Problem description » Please restate, exactly as written, the lines running from the beginning of the material through the line that has "the two-colour lenses" in it.

Data block »
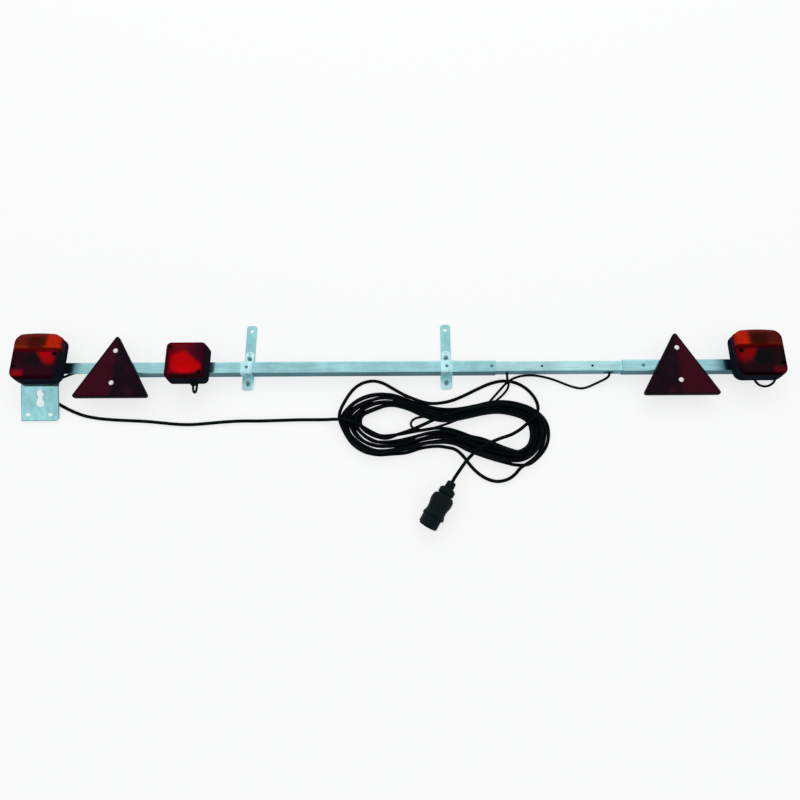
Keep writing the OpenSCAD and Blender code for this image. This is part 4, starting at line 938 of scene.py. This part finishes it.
class BOARD_OT_rear_lamps(bpy.types.Operator):
    """Moulds the two-colour lenses of both rear lamps, and gives the lamps' bases their finish"""

    bl_idname = "board.rear_lamps"
    bl_label = "Rear lamps"

    def execute(self, context):
        sizes = context.scene.board_sizes
        colours = context.scene.board_colours
        housing = moulded_finish("lamp_housing", tuple(colours.housing), 0.5, 900.0, 0.0)
        for side, where, body in ((-1, "left", "main"), (1, "right", "right")):
            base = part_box(where + "_lamp_base")
            amber_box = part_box(where + "_amber_lens")
            red_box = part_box(where + "_red_lens")
            low = (red_box[0][0], red_box[0][1], red_box[0][2])
            high = (red_box[1][0], amber_box[1][1] - sizes.lamp_arch, red_box[1][2] - sizes.lens_crown)
            split = amber_box[0][1]
            centre = (low[0] + high[0]) / 2
            block = rounded_block("lens_block", low, high, sizes.lamp_corner, sizes.lamp_arch,
                                  sizes.lens_edge, sizes.lens_crown, 0.001)
            shell_of(block, sizes.lens_wall)
            amber = half_of(copies_of(block, where + "_amber_window"), split + 0.0001, True)
            red = half_of(block, split, False)
            red.name = red.data.name = where + "_red_window"
            screws = self.screw_places(where)
            cups = []
            floor = base[1][2]
            for place in screws:
                cups.append(screw_well(red, place, floor, high[2]))
            join([red] + cups)
            red.name = where + "_red_window"
            front = high[2]
            dress(amber, amber_finish(amber.name, where, tuple(colours.amber), tuple(colours.amber_glint),
                                      centre, side, front))
            dress(red, red_finish(red.name, where, centre, side, front))
            for piece, node, slot in (
                (amber, where + "_amber_lens", "amber_lens"), (red, where + "_red_lens", "red_lens"),
            ):
                smooth(piece, 30)
                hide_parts(node)
                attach(piece, body)
        for name in ("left_lamp_base", "right_lamp_base", "fog_base"):
            dress(bpy.data.objects[name], housing)
        return {"FINISHED"}

    def screw_places(self, where):
        """Places of the lens screws, from the screws' own box."""
        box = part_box(where + "_lens_screws")
        r = SCREW_HEAD_RADIUS
        left, right = box[0][0] + r, box[1][0] - r
        low, high = box[0][1] + r, box[1][1] - r
        return [(right, high), (left, low)] if where == "left" else [(left, high), (right, low)]


class BOARD_OT_fog_lamp(bpy.types.Operator):
    """Moulds the red lens of the fog lamp"""

    bl_idname = "board.fog_lamp"
    bl_label = "Fog lamp"

    def execute(self, context):
        sizes = context.scene.board_sizes
        colours = context.scene.board_colours
        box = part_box("fog_lens")
        low = tuple(box[0])
        high = (box[1][0], box[1][1], box[1][2] - sizes.lens_crown)
        centre = (low[0] + high[0]) / 2
        lens = rounded_block("fog_window", low, high, sizes.fog_corner, 0.0,
                             sizes.lens_edge, sizes.lens_crown, 0.001)
        shell_of(lens, sizes.lens_wall)
        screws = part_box("fog_lens_screws")
        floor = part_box("fog_base")[1][2]
        r = SCREW_HEAD_RADIUS
        cups = []
        for place in ((screws[0][0] + r, screws[1][1] - r), (screws[1][0] - r, screws[0][1] + r)):
            cups.append(screw_well(lens, place, floor, high[2]))
        join([lens] + cups)
        lens.name = "fog_window"
        tones = (tuple(colours.fog_red), linear("#64020e"), linear("#360618"), linear("#24080e"))
        dress(lens, fog_lens_finish("fog_window", tones, centre, high[2]))
        smooth(lens, 30)
        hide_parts("fog_lens")
        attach(lens, "main")
        return {"FINISHED"}


class BOARD_OT_finishes(bpy.types.Operator):
    """Gives every metal, plastic and rubber piece of the frame its finish"""

    bl_idname = "board.finishes"
    bl_label = "Finishes"

    def execute(self, context):
        colours = context.scene.board_colours
        tube_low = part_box("main_tube")[0].y
        inner_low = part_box("inner_tube")[0].y
        # shaded lays painted shade on a tube's lower face, and a painted reflection of the dark rear lamps
        # where the tube reaches them
        zinc = zinc_finish("zinc_tube", tuple(colours.zinc), shaded=(tube_low + 0.0008, 0.26))
        bright = zinc_finish("zinc_bright", tuple(colours.bright_zinc), shaded=(inner_low + 0.0008, 0.42))
        strip_zinc = zinc_finish("zinc_strip", tuple(colours.strip_zinc), (80.0, 5.0, 80.0), gloss=0.22)
        saddle_zinc = zinc_finish("zinc_saddle", tuple(colours.bright_zinc), (60.0, 12.0, 60.0), gloss=0.32)
        low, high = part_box("keyhole_plate")
        plate_zinc = zinc_finish("zinc_plate", tuple(colours.plate_zinc), (40.0, 16.0, 40.0), gloss=0.14,
                                 edges=(low[0], high[0], low[1]))
        fixings = plated_finish("fixings", tuple(colours.fixing), 0.34)
        lens_screws = plated_finish("lens_screws", linear("#2a1a1e"), 0.36, 0.5)
        fog_screws = plated_finish("fog_screws", linear("#5a1014"), 0.40, 0.3)
        white_screws = plated_finish("bright_screws", linear("#f2f4f4"), 0.30, 0.25)
        black = moulded_finish("moulded_black", tuple(colours.black))
        rubber = moulded_finish("rubber", darker(tuple(colours.black), 0.8), 0.5, 600.0, 0.05)
        jacket = bpy.data.materials["cable_jacket"]
        brass = plated_finish("contact_brass", linear("#a8854a"), 0.3, 0.9)
        silver = plated_finish("silvered", linear("#d9dcdc"), 0.25, 0.6)
        glass = glass_finish("bulb_glass", linear("#e9e9e2"))
        amber_glass = glass_finish("amber_glass", linear("#e08a2a"))
        plug = moulded_finish("plug_plastic", tuple(colours.plug), 0.36, 700.0, 0.04)
        for names, material in (
            (("main_tube", "right_tube"), zinc),
            (("inner_tube",), bright),
            (("left_strap", "right_strap", "left_triangle_strip", "right_triangle_strip"), strip_zinc),
            (("left_saddle", "right_saddle"), saddle_zinc),
            (("keyhole_plate",), plate_zinc),
            (("main_lock_screw", "right_lock_screw", "left_lamp_bolts", "right_lamp_bolts",
              "fog_fixing_screws", "left_bracket_bolts", "right_bracket_bolts"), fixings),
            (("left_lens_screws", "right_lens_screws"), lens_screws),
            (("fog_lens_screws",), fog_screws),
            (("left_triangle_screws", "right_triangle_screws"), white_screws),
            (("left_triangle_backing", "right_triangle_backing"), black),
            (("left_lamp_grommets", "right_lamp_grommets", "fog_gland"), rubber),
            (("bar_cable",), jacket),
            (("plug_shell", "plug_nut", "plug_insert"), plug),
            (("plug_pins",), brass),
            (("left_lamp_reflector", "right_lamp_reflector", "fog_reflector"), silver),
            (("left_tail_bulb", "right_tail_bulb", "fog_bulb"), glass),
            (("left_indicator_bulb", "right_indicator_bulb"), amber_glass),
        ):
            for name in names:
                dress(bpy.data.objects[name], material)
        for where, lit in (("left", -1), ("right", 1)):
            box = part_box(where + "_triangle_prism")
            centre = (box[0][0] + box[1][0]) / 2
            prisms = prism_finish(where + "_prism", tuple(colours.prism), tuple(colours.prism_dull),
                                  centre, lit)
            dress(bpy.data.objects[where + "_triangle_prism"], prisms)
        return {"FINISHED"}


class BOARD_PT_panel(bpy.types.Panel):
    """Lists the steps that dress the lighting board"""

    bl_label = "Lighting board"
    bl_idname = "BOARD_PT_panel"
    bl_space_type = "VIEW_3D"
    bl_region_type = "UI"
    bl_category = "Lighting board"

    def draw(self, context):
        layout = self.layout
        for step in STEPS:
            layout.operator("board." + step)
        for group in (context.scene.board_sizes, context.scene.board_colours):
            for key in group.__annotations__:
                layout.prop(group, key)


STEPS = ("stage", "cables", "rear_lamps", "fog_lamp", "finishes")
CLASSES = (
    BoardSizes, BoardColours, BOARD_OT_stage, BOARD_OT_cables, BOARD_OT_rear_lamps, BOARD_OT_fog_lamp,
    BOARD_OT_finishes, BOARD_PT_panel,
)


def register():
    for item in CLASSES:
        bpy.utils.register_class(item)
    bpy.types.Scene.board_sizes = PointerProperty(type=BoardSizes)
    bpy.types.Scene.board_colours = PointerProperty(type=BoardColours)


def unregister():
    del bpy.types.Scene.board_colours
    del bpy.types.Scene.board_sizes
    for item in reversed(CLASSES):
        bpy.utils.unregister_class(item)


def main():
    register()
    for step in STEPS:
        getattr(bpy.ops.board, step)()
    deselect()
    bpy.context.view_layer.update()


if __name__ == "__main__":
    main()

Written solution »
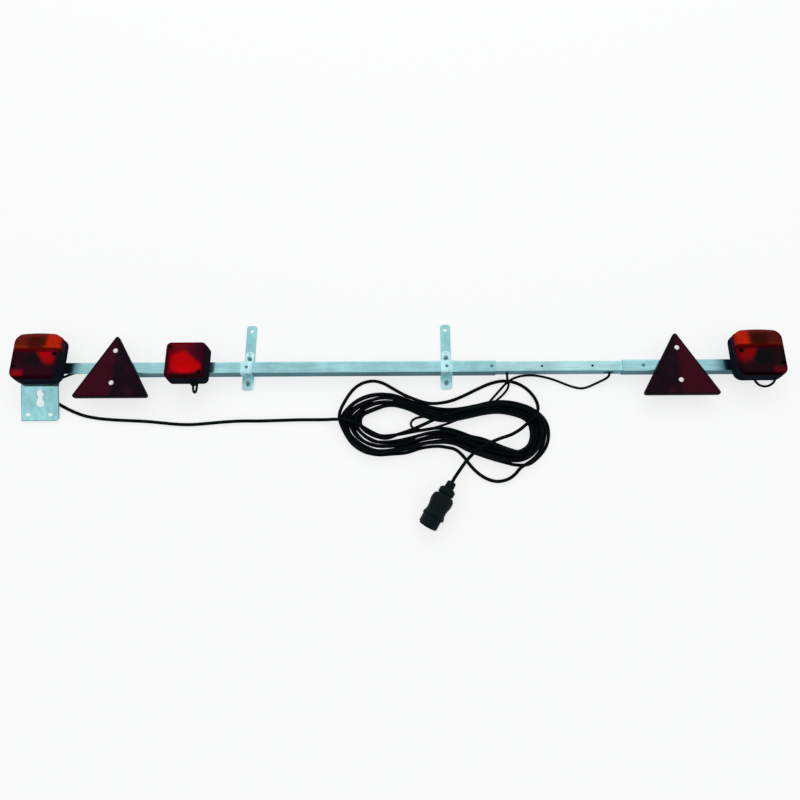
Keep writing the OpenSCAD and Blender code for this image. This is part 4, starting at line 938 of scene.py. This part finishes it.
class BOARD_OT_rear_lamps(bpy.types.Operator):
    """Moulds the two-colour lenses of both rear lamps, and gives the lamps' bases their finish"""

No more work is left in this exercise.